The loss of the GO Road case sparked a crisis in Indian country, as it appeared that the laws did not protect their sacred sites. The principle of religious freedom could not be extended to protect the sites they needed for worship. In the early 1990s, Native Americans assessed the AIRFA court battles and concluded that the non-Native public had virtually no understanding of what such sacred places meant to Indian communities, why they were important, and how their protection was fundamental to the free exercise of their religions. They chose to develop means of public education.

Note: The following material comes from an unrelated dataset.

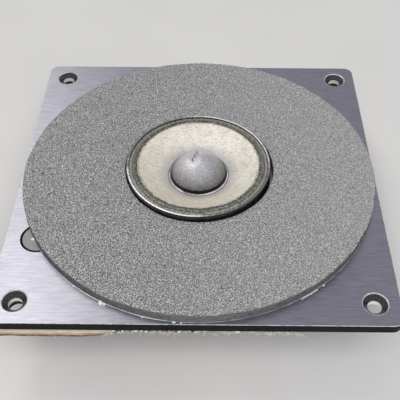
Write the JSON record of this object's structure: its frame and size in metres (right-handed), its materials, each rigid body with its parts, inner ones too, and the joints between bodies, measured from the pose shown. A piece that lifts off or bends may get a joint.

The conflict over climbing at Devils Tower, Wyoming, escalated into a legal battle in 1997 when Mountain States Legal Foundation and several commercial climbers sued the National Park Service for asking climbers and tourists to respect Native American beliefs about the tower. Christopher McLeod, who had already been filming with the Hopi and Winnemem for five years, decided to add the Devils Tower story "to round out the film geographically, and to include the legal conflict over climbing a sacred site - because ultimately America is a nation of laws, and many value conflicts ultimately are worked out through legal arguments." The producers contrasted the treatment of Native American places with those important to European Americans: "the fundamental irony of the denial of religious freedom to the first Americans is mirrored in the fact that it is a federal crime to climb the faces of Mount Rushmore." In total, he and Maynor worked on the film for ten years.

In the Light of Reverence is narrated by the Bay Area actor, Peter Coyote, and Tantoo Cardinal of the Métis people. It premiered in San Francisco on February 17, 2001, at the Palace of Fine Arts.

The film received the Best Documentary Feature Award at the American Indian Film Festival in San Francisco, was nationally broadcast on PBS as part of the POV series, on August 14, 2001, and was seen by three million people. In 2005, the Council on Foundations awarded the film the prestigious Henry Hampton Award for Excellence in Film and Digital Media, in recognition of the film's influence, its positive reception in Indian Country and its strong distribution history.

In the Light of Reverence features interviews with Vine Deloria, Jr. of the Standing Rock Sioux, Florence Jones of the Winnemem Wintu, and Charles Wilkinson.